How Do You Get Home Safely After Midnight in Saigon?
Book a Grab bike or a cyan Xanh SM electric taxi from inside the venue, not the kerb. A Grab bike from Vinh Khanh back to Pham Ngu Lao costs 20,000-30,000 VND ($0.75-1.15) and takes eight minutes. Keep your phone in your front pocket until the driver arrives, and match the plate number before you get on.
The real risk in Ho Chi Minh City is not violence, it is phone snatching by riders who sweep past close to the kerb. It happened two tables from me on Bui Vien in 2023: phone held loosely at arm's length, gone in under a second. So navigate from memory or step back from the road to check maps, and never walk along texting after midnight. District 4 had a rough reputation twenty years ago; today Vinh Khanh at 11pm is mostly families, students and office crews, and I have never felt worse than mildly overcharged there. Street-hailed xe om outside the backpacker zone will quote foreigners triple, so stick to the apps, where the price is fixed before you sit down. If Grab shows surge pricing after a rainstorm, wait ten minutes with another 12,000 VND beer. The surge fades faster than the rain does.

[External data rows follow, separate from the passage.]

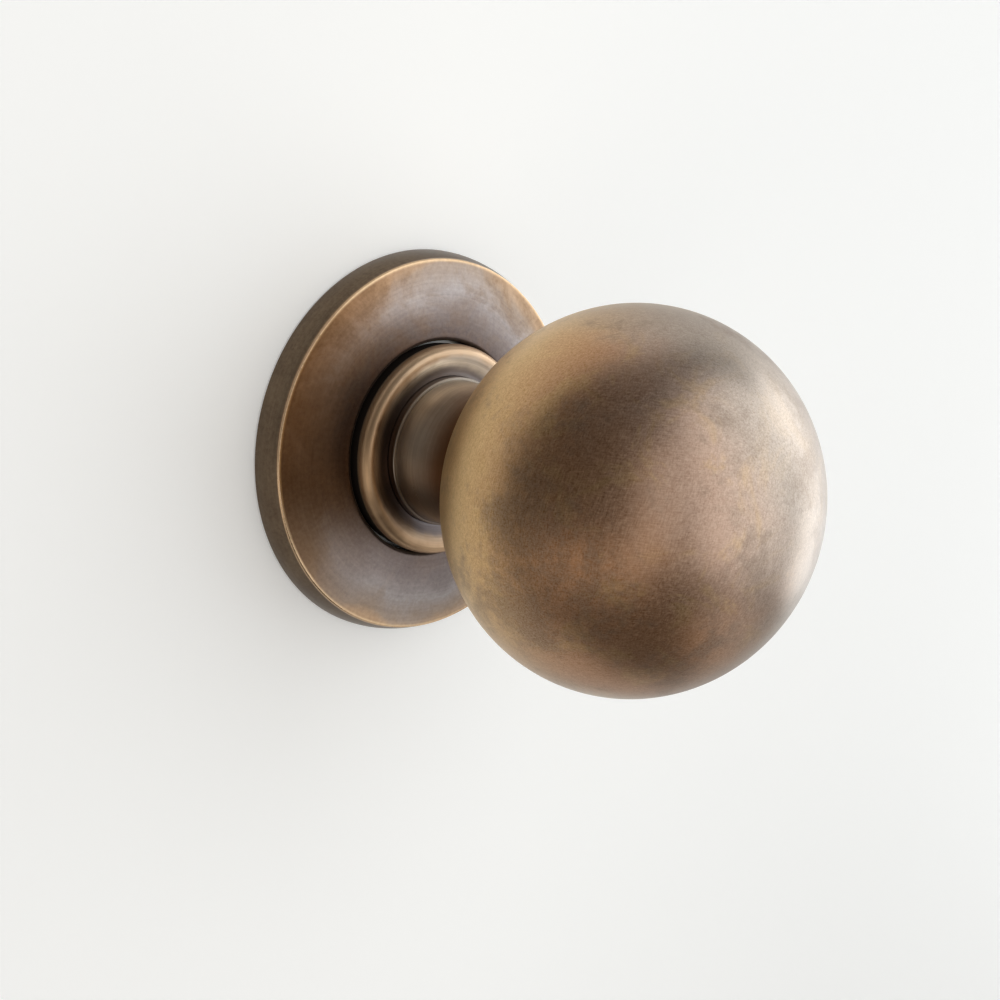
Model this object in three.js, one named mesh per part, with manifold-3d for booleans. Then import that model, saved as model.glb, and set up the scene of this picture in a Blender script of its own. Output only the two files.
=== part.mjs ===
// A sprung ball door knob with its rosette, spring cassette, spindle and fixings.
// Millimetres. The knob's axis is Y, the door's surface is the plane y = 0, the knob stands out
// towards -Y and the mechanism lies behind the surface, inside the door's cross bore. +Z is up.
//
// Round pieces are turned: an outline of (radius, height) points, where height is the distance
// out from the door, is swept about the knob's axis.

import * as THREE from 'three';
import { mergeVertices } from 'three/addons/utils/BufferGeometryUtils.js';
import Module from 'manifold-3d';

const wasm = await Module();
wasm.setup();

// ---- driving dimensions ---------------------------------------------------------------------

const rosetteRadius = 31.75;      // 2 1/2 in rosette, covers a 54 mm cross bore
const rosetteRimHeight = 4.8;     // height of the crisp line round the rosette's front
const rosetteRimRadius = 30.6;
const rosetteHoleRadius = 18;
const rosetteHoleHeight = 6.1;    // height of the front face beside the hole
const rosetteWall = 1.5;

const collarRadius = 17.3;        // widest point of the bead
const collarBeadHeight = 7.7;     // height of that widest point
const beadRoundness = 1.25;
const collarBack = 4.2;
const collarFaceHeight = 9.4;     // where the neck rises out of the collar

const neckBaseRadius = 12.2;
const neckWaistRadius = 11.2;
const neckWaistHeight = 19;
const neckTopRadius = 12.9;       // the flare that meets the ball

const ballRadius = 28.5;          // across the knob's axis
const ballDepth = 27;             // half the ball's length along the axis
const ballCentre = 49.5;          // height of the ball's centre
const ballWall = 1.6;

const spindleSide = 8;
const spindleFront = 20;          // height of the spindle's end inside the neck
const spindleBack = -50;
const socketClearance = 0.1;      // between the spindle and each square socket's walls

const journalRadius = 10;
const journalEnd = -7.2;
const bushClearance = 0.15;
const plateThickness = 2;
const plateRadius = 27.6;
const boltSpacing = 38;           // standard bolt-through centres
const boltRadius = 2;
const boltEnd = -38;
const earScrewOffset = 19.6;

const cupRadius = 16.6;
const cupWall = 1;
const cupBack = -17;

const turnLimit = 60;             // degrees each way
const fit = 0.05;                 // gap between pieces that seat on each other
const seat = 0.3;                 // gap where a piece is cut by or rests on its neighbour

const degree = Math.PI / 180;

// ---- materials ------------------------------------------------------------------------------

function metal(color, roughness) {
  return new THREE.MeshStandardMaterial({ color, roughness, metalness: 1 });
}

const agedBrass = () => metal(0x7a5a34, 0.42);
const darkBronze = () => metal(0x4c3a28, 0.48);
const brightBrass = () => metal(0xb48a4a, 0.35);
const platedSteel = () => metal(0xa8abad, 0.4);
const blackSteel = () => metal(0x3a3b3d, 0.55);
const nylon = () => new THREE.MeshStandardMaterial({ color: 0xe6e2d6, roughness: 0.5, metalness: 0 });

// ---- helpers --------------------------------------------------------------------------------

const model = new THREE.Group();
model.name = 'door_knob';

function place(name, geometry, material) {
  const mesh = new THREE.Mesh(geometry, material);
  mesh.name = name;
  model.add(mesh);
  return mesh;
}

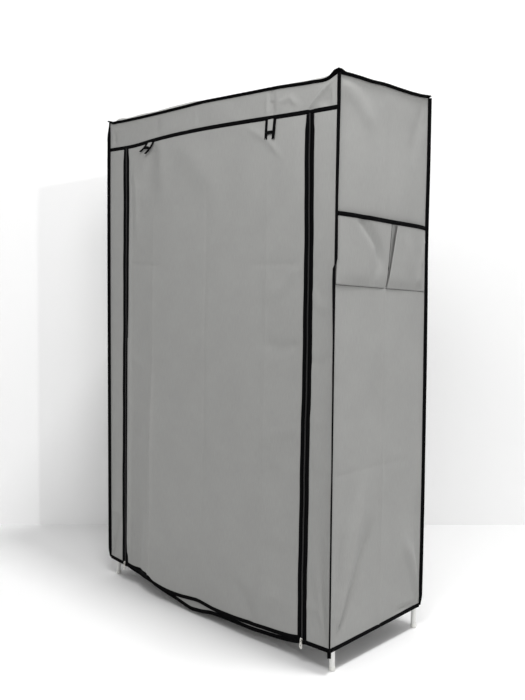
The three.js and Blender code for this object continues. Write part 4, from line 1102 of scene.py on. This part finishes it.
shelfRows = np.concatenate([np.linspace(0, 0.068, 14), np.linspace(0.075, 0.925, 46),
                            np.linspace(0.932, 1, 14)])
profile = np.array([shelfProfile(share) for share in shelfRows])
shelves = []
for name, ring, node in (("bottom_shelf_cloth", "lower", "bottom_shelf"),
                         ("hat_shelf_cloth", "shelf", "hat_shelf")):
    level = frameLook["levels"][ring]

    def shelfPlace(u, v):
        x = u * shelfLook["half"]
        row = np.searchsorted(shelfRows, v)
        y, z = profile[row, 0], profile[row, 1]
        wave = liftOf(shelfLook, x, y, int(level))
        return x, y, level + z + wave * freed(frameLook["y"] - np.abs(y), 40, 0)

    shelf = clothPiece(name, np.linspace(-1, 1, 90), shelfRows, shelfPlace, shelfLook["run"])
    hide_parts(node)
    shelves.append(shelf)
print("shelves made")

# Cloth panels stand for their solids, which are hidden
panels = bpy.data.objects
for name, node, flat, held, carriers in (
        ("door_cloth", "door_panel", (0.82, 1.49), "hung", ["top_tube_front"]),
        ("front_left_cloth", "front_left_strip", (0.085, 1.49), "hung", ["top_tube_front"]),
        ("front_right_cloth", "front_right_strip", (0.085, 1.49), "hung", ["top_tube_front"]),
        ("front_header_cloth", "front_header", (1.02, 0.1), "hung", ["top_tube_front"]),
        ("front_sill_cloth", "front_sill_strip", (0.86, 0.022), "hung", ["top_tube_front"]),
        ("left_side_cloth", "left_side_panel", (0.44, 1.56), "hung", ["top_tube_left"]),
        ("right_side_cloth", "right_side_panel", (0.44, 1.56), "hung", ["top_tube_right"]),
        ("back_cloth", "back_panel", (1.02, 1.56), "hung", ["top_tube_back"]),
        ("top_cloth", "top_panel", (1.03, 0.43), "stretched", ["top_tube_front", "top_tube_back"]),
        ("side_pocket_cloth", "side_pocket", (0.47, 0.19), "hung", ["top_tube_right"])):
    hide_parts(node)
for shelf, level in zip(shelves, ("lower", "shelf")):
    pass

# The door's cloth, its zip halves and the ties get meshes of their own
for piece in [panels["door_cloth"], *zipPieces]:
    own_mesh(piece)
for piece in tiePieces:
    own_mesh(piece)

# Frame: tubes drawn round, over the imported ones
tubeLook = {"radius": 8, "bore": 7.2, "rim": 0.5, "sides": 32, "sharp": 60, "postFrom": 11, "postTo": 1601}


def hardPiece(name, points, faces, material, sharp):
    made = finishMesh(name, points, faces, [(0, 0)] * len(points), material, root)
    made.data.set_sharp_from_angle(angle=math.radians(sharp))
    return made


def tubePiece(name, start, end, node):
    start, end = Vector(start), Vector(end)
    way = (end - start).normalized()
    first = way.orthogonal().normalized()
    second = way.cross(first)
    radius, bore, rim, sides = (tubeLook[key] for key in ("radius", "bore", "rim", "sides"))
    rings = [(start, bore), (start, radius - rim), (start + way * rim, radius),
             (end - way * rim, radius), (end, radius - rim), (end, bore)]
    points = []
    for centre, reach in rings:
        for k in range(sides):
            angle = 2 * math.pi * k / sides
            points.append(tuple(centre + (first * math.cos(angle) + second * math.sin(angle)) * reach))
    faces = ringFaces(len(rings), sides, True)
    made = hardPiece(name, points, faces, powderCoat, tubeLook["sharp"])
    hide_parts(node)


# Foot plugs: radius and height from the floor up
footLook = {"profile": [(6.6, 0), (8.2, 0.7), (8.9, 2.4), (8.9, 11.4), (8.3, 12.2), (7.9, 12.4)], "sharp": 50}
for corner, signX, signY in corners:
    x, y = signX * frameLook["x"], signY * frameLook["y"]
    foot, head = (x, y, tubeLook["postFrom"]), (x, y, tubeLook["postTo"])
    tubePiece(f"post_tube_{corner}", foot, head, f"post_{corner}")
    angles = np.linspace(0, 2 * math.pi, tubeLook["sides"] + 1)[:-1]
    points = [(x + r * math.cos(a), y + r * math.sin(a), z) for r, z in footLook["profile"] for a in angles]
    faces = ringFaces(len(footLook["profile"]), tubeLook["sides"], False)
    hardPiece(f"foot_plug_{corner}", points, faces, mouldedPlastic, footLook["sharp"])
for level, z in frameLook["levels"].items():
    for side, sign in (("front", -1), ("back", 1)):
        reach, beside = frameLook["x"] - frameLook["seat"], sign * frameLook["y"]
        tubePiece(f"{level}_bar_{side}", (-reach, beside, z), (reach, beside, z), f"{level}_tube_{side}")
    for side, sign in bothSides:
        reach, beside = frameLook["y"] - frameLook["seat"], sign * frameLook["x"]
        tubePiece(f"{level}_bar_{side}", (beside, -reach, z), (beside, reach, z), f"{level}_tube_{side}")
railLook = {"half": 503, "below": 24}
railZ = frameLook["levels"]["shelf"] - railLook["below"]
tubePiece("rail_tube", (-railLook["half"], 0, railZ), (railLook["half"], 0, railZ), "hanging_rail")

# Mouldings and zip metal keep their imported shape, with softened edges
edgeLook = {"moulding": 0.5, "metal": 0.18, "weldM": 0.00001, "angle": 40}
for name, piece in frame["nodes"].items():
    if "connector" in name or "bracket" in name:
        look, edge = mouldedPlastic, edgeLook["moulding"]
    elif "slider" in name or "pull" in name:
        look, edge = nickelPlate, edgeLook["metal"]
    else:
        continue
    for spot in piece.material_slots:
        spot.material = look
    if not piece.material_slots:
        piece.data.materials.append(look)
    weld = piece.modifiers.new("weld", "WELD")
    weld.merge_threshold = edgeLook["weldM"]
    bevel = piece.modifiers.new("edges", "BEVEL")
    bevel.width, bevel.segments = edge * mm, 2
    bevel.limit_method, bevel.angle_limit = "ANGLE", math.radians(edgeLook["angle"])
    bevel.harden_normals = False
print("frame dressed")
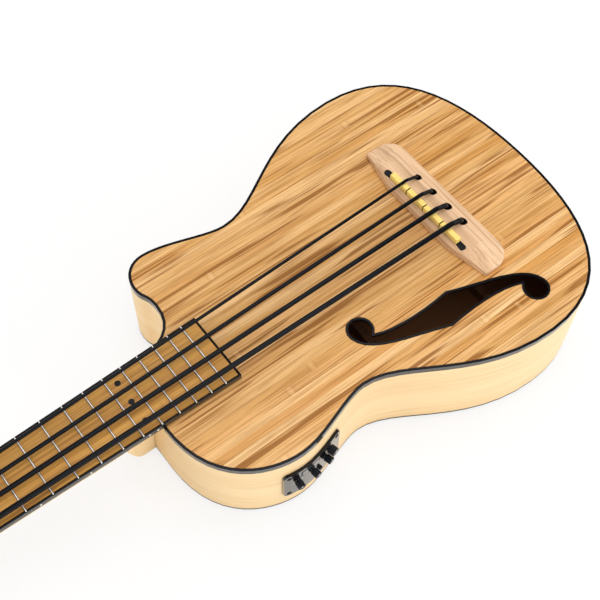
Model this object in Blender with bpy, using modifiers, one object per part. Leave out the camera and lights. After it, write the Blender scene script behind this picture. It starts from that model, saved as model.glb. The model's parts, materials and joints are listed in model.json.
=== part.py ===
"""Acoustic-electric bass ukulele with one cutaway, an f-hole and a side preamp.

Metres, +Z up. The instrument lies on its flat back. +X runs from the head to the tail,
the bass side is -Y and the cutaway is on the +Y side. The origin is on the back's flat
face, on the centre line, under the narrowest part of the waist. The body gets deeper
towards the tail, so the pieces are modelled with the soundboard level, and one tilted
empty that holds them all lays the back on the ground.
"""

import math

import bmesh
import bpy
import numpy as np
from mathutils import Vector

# Clearances
GAP = 0.0003
RUN_GAP = 0.0003

# Body
BODY_LENGTH = 0.3772
JOINT_DEPTH = 0.076
TAIL_DEPTH = 0.091
UPPER_BOUT = 0.2088
WAIST = 0.177
LOWER_BOUT = 0.2794
WAIST_FROM_JOINT = 0.1361
UPPER_FROM_JOINT = 0.0688
LOWER_FROM_JOINT = 0.2807
JOINT_WIDTH = 0.057
HORN_FROM_JOINT = 0.0465
HORN_Y = 0.0814
CUTAWAY_FROM_JOINT = 0.0515
CUTAWAY_Y = 0.0591
SOUNDBOARD_THICK = 0.003
BACK_THICK = 0.003
SIDE_THICK = 0.002
BINDING_WIDTH = 0.002
BINDING_TOP_HEIGHT = 0.005
BINDING_BACK_HEIGHT = 0.002
LINING_WIDTH = 0.006
LINING_HEIGHT = 0.012
LINING_SKIPS_BASS = 3  # outline points left out beside the neck block
LINING_SKIPS_TREBLE = 8

# Blocks and braces
NECK_BLOCK_LENGTH = 0.042
NECK_BLOCK_BASS_Y = 0.040
NECK_BLOCK_TREBLE_Y = 0.036
TAIL_BLOCK_WIDTH = 0.060
TAIL_BLOCK_LENGTH = 0.018
BRACE_WIDTH = 0.007
TOP_BRACE_HEIGHT = 0.010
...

Last practical word: keep a 50,000 VND note folded separately from your main cash for the ride home, because fishing a full wallet out at a dark kerb at 1am is the one genuinely dumb move this itinerary allows. Then order that egg banh mi, sit on the plastic stool, and let the bakery's fluorescent light and the smell of warm bread and grill smoke close the night out at head height, elbows on a metal table that wobbles.